One hundred is, indeed, the number of books—all of them having to do with religion and such; and all of them in the SSUC Library, there to be borrowed and pored over—that have been previewed and reviewed for you: a hundred have been pointed up as Featured Books in The Messenger and on the book room’s webpage [ssucedmonton.com/library]. Agnostic: A Spirited Manifesto, spotlighted just now, is #100. It’s taken four years of research and reading to reach this modest milestone, at one new book every fortnight. With more to come.
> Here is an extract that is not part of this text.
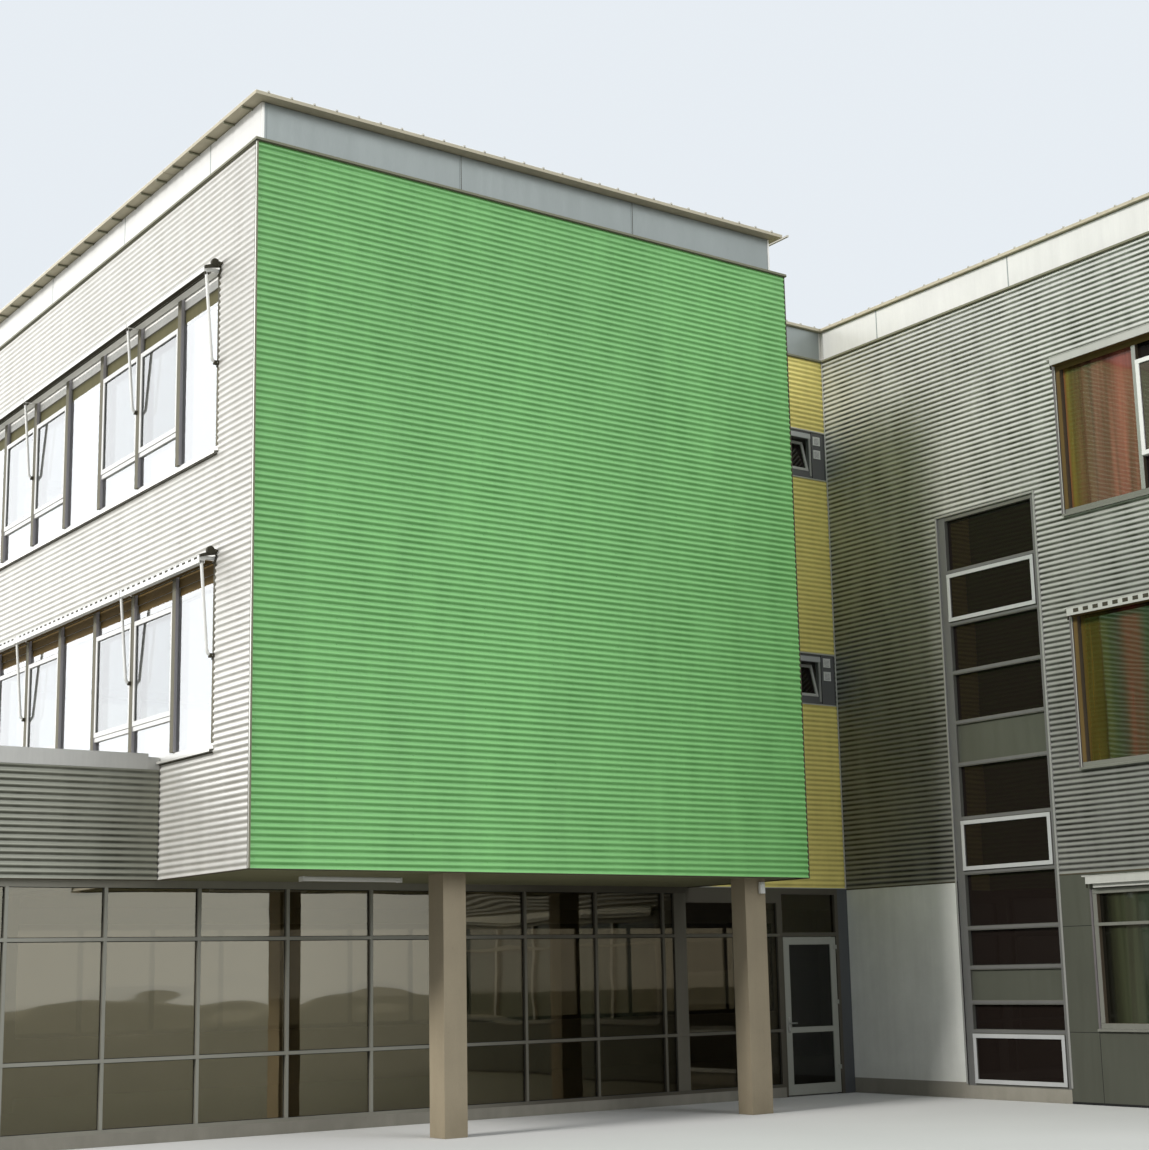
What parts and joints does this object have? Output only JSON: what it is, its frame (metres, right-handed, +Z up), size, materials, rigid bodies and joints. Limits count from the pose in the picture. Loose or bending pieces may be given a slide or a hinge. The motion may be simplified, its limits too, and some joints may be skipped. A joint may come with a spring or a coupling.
{
  "type": "school building",
  "caption": "School building in an L plan with a green corrugated box over a glazed terrace, silver and yellow cladding, ribbon windows and a hinged terrace door.",
  "frame": {"origin": "centre of the building's bounding box at ground level", "axes": "+X runs right along the green front wall, +Y runs to the back of the building, +Z is up"},
  "size_m": [24.885, 21.39, 12.02],
  "materials": {
    "concrete": "matt cast concrete and render",
    "plaster": "matt white render",
    "plinth_grey": "matt grey render",
    "green_sheet": "satin green coil coating on corrugated sheet",
    "silver_sheet": "mill aluminium corrugated sheet",
    "yellow_sheet": "satin ochre yellow coil coating on corrugated sheet",
    "grey_panel": "satin blue-grey smooth panel",
    "dark_panel": "satin dark grey panel",
    "dark_trim": "satin dark grey folded trim",
    "roof_sheet": "weathered olive grey standing seam sheet",
    "cap_light": "satin light grey cap",
    "window_alu": "anodised aluminium frame",
    "glass": "clear double glazing",
    "awning_white": "white powder coat",
    "awning_arm": "bent aluminium tube",
    "steel_handle": "brushed steel"
  },
  "bodies": {
    "building": {"ground_floor_slabs": "concrete", "first_floor_slabs": "concrete", "upper_slabs": "concrete", "roof_plates": "roof_sheet", "fascia_panels": "grey_panel", "box_walls": "plaster", "left_wall": "plaster", "yellow_wall": "plaster", "rear_wall": "plaster", "right_wall": "plaster", "wing_front_wall": "plaster", "court_wall": "concrete", "green_cladding": "green_sheet", "left_cladding": "silver_sheet", "yellow_cladding": "yellow_sheet", "court_cladding": "silver_sheet", "outer_cladding": "silver_sheet", "annex_cladding": "silver_sheet", "cladding_trims": "dark_trim", "annex_walls": "plaster", "annex_roof": "concrete", "annex_cap": "cap_light", "left_window_frames": "window_alu", "left_window_glass": "glass", "court_window_frames": "window_alu", "court_window_glass": "glass", "stair_window_frame": "window_alu", "stair_window_panels": "grey_panel", "yellow_window_units": "dark_panel", "yellow_window_sashes": "awning_white", "outer_window_frames": "window_alu", "outer_window_glass": "glass", "terrace_glazing_frame": "window_alu", "terrace_glass": "glass", "terrace_plinths": "plinth_grey", "door_frame": "window_alu", "terrace_end_panel": "dark_panel", "terrace_columns": "concrete", "box_soffit": "dark_panel", "white_plaster_wall": "plaster", "court_base_panels": "grey_panel", "awning_boxes": "awning_white", "awning_arms": "awning_arm"},
    "terrace_door": {"door_leaf": "window_alu", "door_glass": "glass", "door_handle": "steel_handle"}
  },
  "joints": [
    {"name": "terrace_door_hinge", "type": "hinge", "parent": "building", "child": "terrace_door", "pos_m": [4.1235, 1.293, 1.16], "axis": [0, 0, 1], "range_deg": [0, 90]}
  ]
}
Now, maybe you haven’t read all of them. Maybe you haven’t read any of ’em. But they’re all there on the shelves in the Library & Lounge waiting to be laid hold of…plus close to 700 more such volumes. Even the hundred Featured Book assays [each of which is, incidentally, a readable 200 words in length] are preserved on the webpage, so you can get an inkling of what you’ll find between the covers of these works before you visit, browse, and borrow. And what a potpourri of writings you’ll discover! Consider just this sampling—each was featured:
What’s called “melancholic joy” was explored, as was doubt, the soul, new atheism, the Gnostic gospels, Living the Quaker Way; there’s even “a Toltec wisdom book”. Authors range from Desmond Tutu to Gretta Vosper, and from Simone Weil to David Hayward [aka, “the naked pastor”]. A handful of novels are underscored, from the irreverent Lamb: The Gospel According to Biff, Christ’s Childhood Pal, to Elie Wiesel’s dark Night. John Robinson’s seminal Honest to God is commended, as is Viktor Frankl’s classic Man’s Search for Meaning, our own Nancy Steeves’ doctor of divinity thesis, and Dave Tomlinson’s impudent How to be a Bad Christian…and a Better Human Being, the very first Featured Book.
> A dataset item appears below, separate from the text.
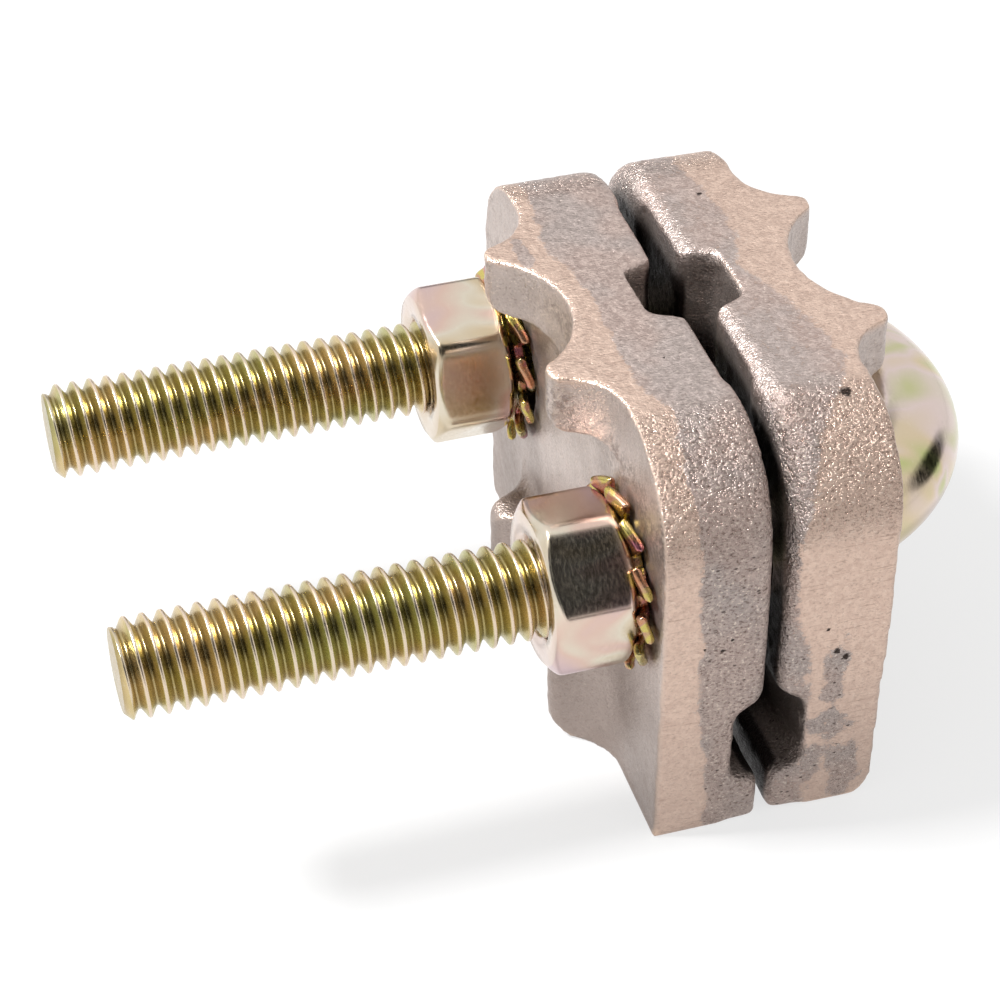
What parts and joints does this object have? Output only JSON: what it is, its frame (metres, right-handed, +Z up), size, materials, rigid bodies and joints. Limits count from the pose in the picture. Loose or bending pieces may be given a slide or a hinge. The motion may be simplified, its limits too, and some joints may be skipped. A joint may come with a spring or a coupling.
{
  "type": "ground rod clamp",
  "caption": "Cast bronze split clamp with fluted jaws, drawn together by a threaded U-bolt, hex nuts and star lock washers, for a ground rod and its conductors.",
  "frame": {"origin": "middle of the clamp's length and width, on the plane that the jaws stand on", "axes": "+X across the two legs and along the jaws, +Y along the legs from their free ends to the bend, +Z up"},
  "size_m": [0.049, 0.0732, 0.0373],
  "materials": {
    "cast_bronze": "sand-cast with linished edges and brown patina",
    "zinc_bolt": "yellow zinc plating over rolled thread",
    "zinc_nut": "yellow zinc plating",
    "zinc_washer": "yellow zinc plating over spring steel"
  },
  "bodies": {
    "u_bolt": {"u_bolt": "zinc_bolt"},
    "back_jaw": {"back_jaw": "cast_bronze"},
    "front_jaw": {"front_jaw": "cast_bronze", "near_lock_washer": "zinc_washer", "far_lock_washer": "zinc_washer"},
    "near_nut": {"near_nut": "zinc_nut"},
    "far_nut": {"far_nut": "zinc_nut"}
  },
  "joints": [
    {"name": "rod_side_slide", "type": "slide", "parent": "u_bolt", "child": "back_jaw", "axis": [0, -1, 0], "range_m": [0, 0.016]},
    {"name": "conductor_side_slide", "type": "slide", "parent": "back_jaw", "child": "front_jaw", "axis": [0, -1, 0], "range_m": [0, 0.008]},
    {"name": "near_nut_turn", "type": "hinge", "parent": "front_jaw", "child": "near_nut", "pos_m": [0.0157, -0.0006, 0.022], "axis": [0, -1, 0], "range_deg": [0, 2045]},
    {"name": "far_nut_turn", "type": "hinge", "parent": "front_jaw", "child": "far_nut", "pos_m": [-0.0157, -0.0013, 0.022], "axis": [0, -1, 0], "range_deg": [0, 2045]}
  ],
  "couplings": [
    {"joint": "near_nut_turn", "follows": "conductor_side_slide", "rad_per_m": 4453},
    {"joint": "far_nut_turn", "follows": "conductor_side_slide", "rad_per_m": 4453}
  ]
}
Of late in this research and reading, this was come upon: a July 8 posting from Religious News Service which enthused about a new documentary film, “Hello Bookstore”: “It is not about shopping, or even about reading,” the story’s subhead announced. “It is about having your soul touched.” This particular shop, not part of any chain, is in a small town in the Berkshires in Massachusetts. In one scene, the long-time owner, Matt Tannenbaum, notices a customer: “Look at the smile on that guy’s face,” he cheers. “He found a book.”
Come, find yours among the SSUC Library’s 100 Featured Books…or among the hundreds more in the collection worthy of feature. Choose rightly—your soul could be touched.